I trust you’ve had a good fortnight, because I have, and it’s been full of hope and promise for vocational education and training in Australia and beyond.
This past week I travelled to Nanjing and Beijing, immediately following the Congress of the World Federation of Colleges and Polytechnics (WFCP) in Melbourne.
I was privileged, as Chair of the WFCP, to be invited as keynote speaker at a day-long symposium on innovation and entrepreneurship, hosted by the Nanjing Institute of Industry Technology (NIIT) as part of their centennial celebrations.
What strikes me about China is size – no different to other Australians who have been fortunate to visit the country – wide-open land under cultivation, spotted with stacks of apartments in cities, sometimes in the most unexpected places.
The scale of the transformation to China’s VET system also is beyond compare, demonstrated amply at the annual China Education Association for International Exchange at the National Exhibition Centre in Beijing.

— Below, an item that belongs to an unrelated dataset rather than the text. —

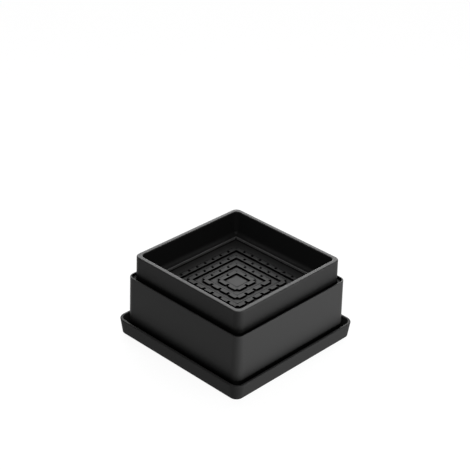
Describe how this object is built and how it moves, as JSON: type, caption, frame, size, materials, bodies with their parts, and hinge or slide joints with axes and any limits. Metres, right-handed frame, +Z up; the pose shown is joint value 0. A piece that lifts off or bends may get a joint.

Against the backdrop of ‘Made in China 2025’, aiming for China to become a world manufacturing power across ten priority industry sectors, the 19th National Congress of the Communist Party of China in 2017 committed to improve the system of vocational education and training and “promote integration between industry and education and cooperation between enterprises and colleges”. The opening of the silk trade routes under the Belt and Road Initiative instils a global perspective on the work of the institutes.
The impact is big – a total of 1,388 post school technical institutes and technical universities outnumbering mainstream universities. Size brings economies of scale. Only in China would you find the Wuhan Railway Vocational College. Next year, 20 of the 21 provinces in China will have fast rail.
The President of the College, Mr Shixing Cheng, impressed me immensely. Not because the college won Silver in the WFCP Awards of Excellence, or its industry connections, or the export of its training model to Thailand, but his insights on innovation and entrepreneurship (I&E).
He described innovation as thinking beyond the boundaries and entrepreneurship as just getting on with the job. For children we must “protect their curiosity and imagination,” he said. Education leaders with captured markets such as that for Wuhan can be excused for simply protecting their status quo. Not for Mr Cheng. If his attitude is replicated across all technical institutes, the pay-off for China promises to be exponential in scale. NIIT will also provide a stimulus as it has the lead for I&E and Internationalisation for all Chinese technical institutes.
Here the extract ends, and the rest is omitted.